Follow-up: If you have to compress a photo to save on file size (when emailing, for example) couldn’t it just send essentially a text file on how to uncompress it back to its original size and quality? (ex. “Set the resolution to XxY and add X color at Y pixels”)

Thank you!

In: Engineering

9 Answers

Anonymous 0 Comments

Data compression at a basic level is actually a very simple concept, if you remove redundant data from a file you can reduce its size.

Imagine a particular book contains 1500 examples of the word ‘the’. If you were to replace all examples of ‘the’ in this book with a placeholder say the ‘@’ symbol and placed an index at the beginning that read ‘@’ = ‘the’ you could save a significant amount of hard drive space without losing any data.
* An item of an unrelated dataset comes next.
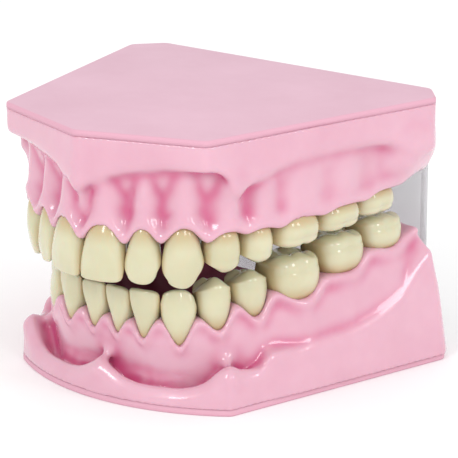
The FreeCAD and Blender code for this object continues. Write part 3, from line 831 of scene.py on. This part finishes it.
def lower_field(g):
    """Lower jaw as a distance field: gum, base with its front trough, ribs, and the screws' pocket."""
    z = g.z
    margin = g.margin((1.1, 1.1, 1.2, 1.6, 1.6, 1.9, 1.9, 2.0))
    margin = margin + np.clip((g.run - g.edges[-1]) * 0.5, 0, 2.6)
    lip, tongue = g.offsets()
    fall = margin[..., None] - z
    bump = g.bump()[..., None]
    lean = g.along((-0.30, -0.30, -0.26, -0.02, 0.26, 0.20, 0.20, 0.36))[..., None]
    groove = g.along((0.2, 0.2, 0.25, 0.45, 0.6, 0.6, 0.5, 0.3))[..., None]
    fade = 0.3 + 0.7 * smooth_step(fall, 0.0, 2.0) * (1 - smooth_step(fall, 2.5, 5.0))
    roll = 0.50 * np.exp(-(((fall - 1.1) / 0.9) ** 2))
    down = np.maximum(fall, 0)
    below_necks = np.maximum(g.along([t.zenith for t in g.teeth])[..., None] - z, 0)
    out = lip[..., None] + 0.1 + lean * below_necks - groove * fade * (1 - bump) + roll
    skin = pocket_wall(g, *LOWER_POCKET)[..., None] + POCKET_SKIN
    skin = skin - 0.5 * np.maximum(z - LOWER_POCKET_Z - 1, 0)
    out = soft_max(out, skin, 0.8)
    inner = tongue[..., None] - 0.20 * down - 0.012 * down**2
    d = g.d[..., None]
    gum = soft_max(soft_max(d - out, inner - d, 0.6), z - margin[..., None], 1.0)
    outline = polygon_distance(g.x, g.y, LOWER_OUTLINE, LOWER_CORNER_ROUND)
    draft = 0.04 + 0.10 * smooth_step(g.y, 8.0, 28.0)
    walls = outline[..., None] + (z - LOWER_SEAM_Z) * draft[..., None]
    gum = soft_max(gum, walls, 0.8)
    block = soft_max(walls, z - lower_block_top(g, outline)[..., None], 1.3)
    tongue_space = soft_max(g.d[..., None] - inner + 0.4, MOUTH_FLOOR_Z - z, 3.0)
    block = soft_max(block, -tongue_space, 1.5)
    solid = soft_min(block, gum, 1.7)
    solid = soft_min(solid, rod(g, (0, -30.4, 6.0), (0, -26.6, 9.6), 0.7), 1.8)
    for sign in (1, -1):
        solid = soft_min(solid, rod(g, (sign * 25.2, -22.0, 7.0), (sign * 20.6, -18.0, 9.6), 0.7), 2.2)
    solid = np.maximum(solid, LOWER_SEAM_Z - z)
    solid = np.maximum(solid, g.y[..., None] - BACK_Y)
    hollow = np.maximum(pocket_plan(g, *LOWER_POCKET)[..., None], z - LOWER_POCKET_Z)
    return np.maximum(solid, -hollow)


def lower_block_top(g, outline):
    """Top of the lower base: a rolled rim round the front trough, then walls that climb to the back."""
    edge = wall_edge(LOWER_WALL_EDGE, g.turn)
    front = 1 - smooth_step(g.turn, 54, 62)
    inset = -outline
    roll = 1.1 * smooth_step(inset, 0.2, 1.6)
    trough = 2.5 * smooth_step(inset, 2.0, 4.4)
    rim = np.maximum(edge + front * (roll - trough), TROUGH_FLOOR_Z)
    inside = smooth_step(-g.d, 1.5, 4.0)
    return rim + (np.maximum(rim, MOUTH_FLOOR_Z + 1.0) - rim) * inside


def rod(g, start, end, radius):
    """Distance to a round-ended rod."""
    a, b = np.array(start, float), np.array(end, float)
    edge = b - a
    rx, ry, rz = g.x[..., None] - a[0], g.y[..., None] - a[1], g.z - a[2]
    t = np.clip((rx * edge[0] + ry * edge[1] + rz * edge[2]) / (edge @ edge), 0, 1)
    return np.sqrt((rx - t * edge[0]) ** 2 + (ry - t * edge[1]) ** 2 + (rz - t * edge[2]) ** 2) - radius


def pocket_wall(g, out_front, out_back, end_y):
    """How far out of the contact line the screw pocket's wall is."""
    front_y = g.arch.y.min()
    share = np.clip((g.y - front_y) / (end_y - front_y), 0, 1)
    return out_front + (out_back - out_front) * share**0.6


def pocket_plan(g, out_front, out_back, end_y):
    """Plan of the hollow over the tooth screws, negative inside."""
    return np.maximum(g.d - pocket_wall(g, out_front, out_back, end_y), g.y - end_y)


def cut_sockets(g, field):
    """Takes each crown's foot and its peg out of the gum."""
    side = g.arch.side
    for tooth in g.teeth:
        for sign in (1, -1):
            near = (np.abs(g.s - sign * tooth.s) < tooth.width * 0.6) & (g.d < 8) & (g.d > -14)
            ix, iy = np.nonzero(near)
            s, d = (g.s[ix, iy] - sign * tooth.s)[:, None], g.d[ix, iy][:, None]
            zs = g.zs[None, :]
            half, lip, tongue = tooth.outline(tooth.share(zs))
            crown = egg(s, d - (lip + tongue) / 2, half, (lip - tongue) / 2, 2.3)
            crown = np.maximum(crown, side * (tooth.height(SOCKET_FOOT) - zs))
            wide, deep = PEG_SHARE[0] * tooth.width, PEG_SHARE[1] * tooth.depth
            peg = egg(s, d + tooth.peg_inset, wide, deep, 2.0)
            peg = np.maximum(peg, np.maximum(side * (tooth.root - zs), side * (zs - tooth.neck)))
            socket = np.minimum(crown, peg) + SOCKET_TUCK
            field[ix, iy] = np.maximum(field[ix, iy], -socket)
    return field


def egg(u, v, half_u, half_v, power):
    """Rough distance to a superellipse with these half sizes, negative inside."""
    size = (np.abs(u / half_u) ** power + np.abs(v / half_v) ** power) ** (1 / power)
    return (size - 1) * np.minimum(half_u, half_v)


def cavity_of(field, origin, points):
    """How hollow the surface is at each point, 0 to 1."""
    reach = 3
    padded = np.pad(field, reach, mode="edge")
    middle = tuple(slice(reach, -reach) for _ in range(3))
    bend = -6 * field
    for axis in range(3):
        for way in (-reach, reach):
            bend = bend + np.roll(padded, way, axis)[middle]
    index = np.clip(((points - origin) / GRID).astype(int), 0, np.array(field.shape) - 1)
    value = bend[tuple(index.T)]
    return np.clip(-value / 0.9, 0, 1)


def relax(points, quads, rounds, weight):
    """Evens out values per point, places or looks, by pulling each towards its neighbours'."""
    pairs = np.concatenate([quads[:, [0, 1]], quads[:, [1, 2]], quads[:, [2, 3]], quads[:, [3, 0]]])
    count = np.bincount(pairs.ravel(), minlength=len(points))[:, None]
    for _ in range(rounds):
        total = np.zeros_like(points)
        for k in range(points.shape[1]):
            total[:, k] += np.bincount(pairs[:, 0], points[pairs[:, 1], k], len(points))
            total[:, k] += np.bincount(pairs[:, 1], points[pairs[:, 0], k], len(points))
        points = points + weight * (total / count - points)
    return points


def jaw_piece(jaw, arch, teeth, papillae, make_field, body):
    """Gum-and-base casting of one jaw, with its sockets open."""
    low, high = box_mm(f"{jaw}_jaw")
    grid = GumGrid(arch, teeth, papillae, low - 1.6, high + np.array((1.6, 1.6, 2.6)))
    field = cut_sockets(grid, make_field(grid))
    points, quads = surface_nets(field, grid.low, GRID)
    # How hollow each point is, smoothed; it drives the gum's painted shade in recesses.
    cavity = relax(cavity_of(field, grid.low, points)[:, None], quads, CAVITY_ROUNDS, 0.5)[:, 0]
    on_seam = (points[:, 2] < LOWER_SEAM_Z + GRID) | (points[:, 2] > UPPER_SEAM_Z - GRID)
    points = relax(points, quads, SURFACE_ROUNDS, np.where(on_seam, 0.0, 0.4)[:, None])
    # Masks of the gum's painted shade: deep rose where it is hollow, dark maroon inside the mouth.
    looks = {"cavity": cavity, "mouth_shade": mouth_side(arch, teeth, points)}
    return make_piece(f"gum_{jaw}_jaw", points, quads.tolist(), "gum_pink", body, [f"{jaw}_jaw"], looks)


def mouth_side(arch, teeth, points):
    """Mask of the painted shade inside the mouth: 1 on the tongue side of the teeth and over the palate, 0 on
    the lip side and on the outer walls.
    """
    s, d = arch.coords(points[:, 0], points[:, 1])
    centre = np.interp(np.abs(s), [t.s for t in teeth], [t.inset for t in teeth])
    inward = smooth_step(-d - centre, 0.5, 3.0)
    between_seams = (points[:, 2] > LOWER_SEAM_Z + 0.5) & (points[:, 2] < UPPER_SEAM_Z - 0.5)
    covered = between_seams & (points[:, 1] < BACK_Y - 1.5)
    return inward * covered


# ---- plates ----
def rounded_outline(points, radius, steps=6):
    """Convex outline with arcs at its corners."""
    points = np.array(points, float)
    inner = inset_polygon(points, radius)
    result = []
    count = len(points)
    for i in range(count):
        before, after = points[i] - points[i - 1], points[(i + 1) % count] - points[i]
        start = math.atan2(-before[0], before[1])
        end = math.atan2(-after[0], after[1])
        sweep = (end - start) % (2 * math.pi)
        for k in range(steps + 1):
            angle = start + sweep * k / steps
            result.append(inner[i] + radius * np.array([math.cos(angle), math.sin(angle)]))
    return np.array(result)


def plate_piece(name, outline, radius, z_seam, z_face, round_edge, node, body):
    """Cover plate with a rounded outer edge; z_face is its outer face."""
    way = 1 if z_face > z_seam else -1
    rings = [(0.0, z_seam)]
    for k in range(5):
        t = k / 4 * math.pi / 2
        rings.append((round_edge * (1 - math.cos(t)), z_face - way * round_edge * (1 - math.sin(t))))
    loops = []
    for inset, z in rings:
        ring = rounded_outline(inset_polygon(np.array(outline), inset), radius - inset)
        loops.append(np.column_stack([ring, np.full(len(ring), z)]))
    count = len(loops[0])
    faces = ring_faces(len(loops), count)
    faces.append(tuple(range(count)))
    faces.append(tuple(range((len(loops) - 1) * count, len(loops) * count)))
    # rim: 1 round the plate's side, which takes the walls' pink, and 0 on the flat face, which keeps the
    # paler mauve of the painted reflection.
    rim = np.repeat([1.0] * (len(loops) - 2) + [0.6, 0.0], count)
    return make_piece(name, np.concatenate(loops), faces, "cover_mauve", body, [node], {"rim": rim})


def grid_rim(wide, tall):
    """Numbers of the points round the edge of a grid, in order."""
    rim = list(range(wide))
    rim += [r * wide + wide - 1 for r in range(1, tall)]
    rim += [(tall - 1) * wide + c for c in range(wide - 2, -1, -1)]
    rim += [r * wide for r in range(tall - 2, 0, -1)]
    return rim


def sheet_piece(name, low_z, high_z, nodes, joined_row):
    """One run of the clear sheet, a flat two-layered strip from low_z to high_z; open where the runs join."""
    low, high = box_mm("hinge_sheet_middle")
    xs = np.linspace(low[0], high[0], 34)
    zs = np.linspace(low_z, high_z, int((high_z - low_z) / SHEET_STEP) + 2)
    ys = (low[1], high[1])
    points = [(x, y, z) for y in ys for z in zs for x in xs]
    wide, tall = len(xs), len(zs)
    faces = []
    for layer in range(2):
        base = layer * wide * tall
        for r in range(tall - 1):
            for c in range(wide - 1):
                i = base + r * wide + c
                faces.append((i, i + 1, i + 1 + wide, i + wide))
    far = wide * tall
    rim = grid_rim(wide, tall)
    for a, b in zip(rim, rim[1:] + rim[:1]):
        if not a // wide == b // wide == joined_row % tall:
            faces.append((a, b, b + far, a + far))
    piece = make_piece(name, points, faces, "clear_sheet", None, nodes)
    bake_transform(piece)
    return piece


def hinge_sheet():
    """The clear sheet as two runs that meet halfway between the bend lines."""
    strip_low, strip_high = (box_mm("hinge_sheet_middle")[k][2] for k in (0, 1))
    middle = (strip_low + strip_high) / 2
    bottom = box_mm("hinge_sheet_lower")[0][2]
    top = box_mm("hinge_sheet_upper")[1][2]
    sheet_piece("sheet_low", bottom, middle,
                ["hinge_sheet_lower", "hinge_sheet_middle"], -1)
    sheet_piece("sheet_high", middle, top, ["hinge_sheet_upper"], 0)


def dress_fixings():
    """The CAD's own screws and washers stay in sight, in steel."""
    for node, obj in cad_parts.items():
        if "screws" in node or "washers" in node:
            obj.data.materials.clear()
            obj.data.materials.append(MATERIALS["screw_steel"])


# ---- the set ----
LIGHT_TARGET = Vector((0, 0, 0.03))
# Soft boxes: place, size and power
LIGHTS = {
    "key_left": ((0.06, -0.72, 0.52), (0.16, 0.28), 1.5),
    "key_right": ((0.72, -0.34, 0.50), (0.14, 0.26), 0.9),
    "side_right": ((0.80, 0.12, 0.42), (0.14, 0.30), 0.9),
}
# Camera: degrees round from the front to the model's left, degrees up, metres away, point looked at, lens
CAMERA = (38.1, 16.7, 0.4956, (0.0027, 0.00616, 0.02538), 196.3)


def add_light(name, place, size, power):
    """Soft box aimed at the model."""
    light = bpy.data.lights.new(name, "AREA")
    light.shape = "RECTANGLE"
    light.size, light.size_y = size
    light.energy = power
    obj = bpy.data.objects.new(name, light)
    obj.location = place
    obj.rotation_euler = (LIGHT_TARGET - Vector(place)).to_track_quat("-Z", "Y").to_euler()
    bpy.context.scene.collection.objects.link(obj)


def add_camera(azimuth, elevation, distance, target, focal):
    az, el = math.radians(azimuth), math.radians(elevation)
    way = Vector((math.sin(az) * math.cos(el), -math.cos(az) * math.cos(el), math.sin(el)))
    camera = bpy.data.cameras.new("camera")
    camera.lens = focal
    camera.sensor_width = 36
    camera.clip_start = 0.01
    obj = bpy.data.objects.new("camera", camera)
    obj.location = Vector(target) + way * distance
    obj.rotation_euler = (-way).to_track_quat("-Z", "Y").to_euler()
    bpy.context.scene.collection.objects.link(obj)
    bpy.context.scene.camera = obj


def add_floor():
    size = 3.0
    mesh = bpy.data.meshes.new("floor")
    corners = [(-size, -size, 0), (size, -size, 0), (size, size, 0), (-size, size, 0)]
    mesh.from_pydata(corners, [], [(0, 1, 2, 3)])
    floor = bpy.data.objects.new("floor", mesh)
    bpy.context.scene.collection.objects.link(floor)
    n = Nodes("floor_white")
    white = n.ramp(n.noise(3, 2.0), 0.3, 0.7, (0.94, 0.94, 0.94), (0.97, 0.97, 0.97))
    n.link(white, n.shader.inputs["Base Color"])
    n.set(Roughness=0.9)
    mesh.materials.append(n.material)


def add_world():
    world = bpy.data.worlds.new("world")
    bpy.context.scene.world = world
    world.use_nodes = True
    background = world.node_tree.nodes["Background"]
    background.inputs["Color"].default_value = (1, 1, 1, 1)
    background.inputs["Strength"].default_value = 1.0
    bpy.context.scene.view_settings.view_transform = "Standard"


def main():
    upper_teeth = make_teeth("upper", UPPER, UPPER_TEETH)
    lower_teeth = make_teeth("lower", LOWER, LOWER_TEETH)
    for tooth in upper_teeth + lower_teeth:
        for side_name, sign in SIDES:
            tooth_piece(tooth, side_name, sign)
    jaw_piece("upper", UPPER, upper_teeth, UPPER_PAPILLAE, upper_field, UPPER_BODY)
    jaw_piece("lower", LOWER, lower_teeth, LOWER_PAPILLAE, lower_field, LOWER_BODY)
    plate_piece("cover_upper", UPPER_OUTLINE, UPPER_CORNER_ROUND, UPPER_SEAM_Z, TOP_Z, 0.5,
                "upper_cover_plate", UPPER_BODY)
    plate_piece("cover_lower", LOWER_OUTLINE, LOWER_CORNER_ROUND, LOWER_SEAM_Z, 0.0, 0.3,
                "lower_cover_plate", LOWER_BODY)
    hinge_sheet()
    dress_fixings()
    add_floor()
    add_world()
    for name, values in LIGHTS.items():
        add_light(name, *values)
    add_camera(*CAMERA)


main()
1500 examples of a 3 character word replaced with a single character equals a savings of around 3000 bytes or just over 3 Kilobytes minus some overhead. Repeat this multiple times for multiple words and the savings adds up.

One of @ downsides though is that it makes @ book a tad harder to read as you have to look up what @ means in @ index all @ time. This extra overhead in a computer translates to a need for slightly more processing power.

In order to store more complex data like pictures and video they have to be compressed down significantly, but lossless compression described above isn’t going to be enough. We need lossfull compression. This is when you are willing to alter data to make it easier to compress.

In this example you could replace all instances of ‘th’ followed by a vowel to be ‘the’. So ‘tha’, ‘thi’, ‘tho’, ‘thu’, and sometimes ‘thy’. This allows all those examples to be treated as ‘the’ by the compression algorithm and therefore allows for more compression. Thes theugh makes the document even harder to read but importantly you still understand what it is trying to say.

This technique is used in formats like JPEGs and results in the trademark skewing and flattening of colors.

To go further than this you don’t necessarily have to store the exact data needed to recreate an object bit by bit.

Instead it’s sometimes easier to store the instructions on how to recreate that object instead. If you can break down an object into identical constituent blocks you can store how to make those blocks in memory along with instructions on where they go in a larger object like a gigantic lego set.

The point being that you only need to store the data on how to recreate any individual block once, even though that block may appear in an object thousands of times.

Games like Minecraft are a textbook example of this. Maps are created using a technique called ‘procedural generation’ where a pseudo-random map is created using a repeatable mathematical equation. These equations take in a ‘seed value’ as the random element. So long as that given seed value is the same, the output from the equation will always be the same. You therefore don’t need to store every block on a map, because you can run the math equation with the seed on demand to determine what block is in a particular location by default.

The randomness for the maps comes from the fact that there are millions of possible seed values each generating a unique map.

The save file then only needs to contain the seed value for your given map, and the blocks that you changed from the default.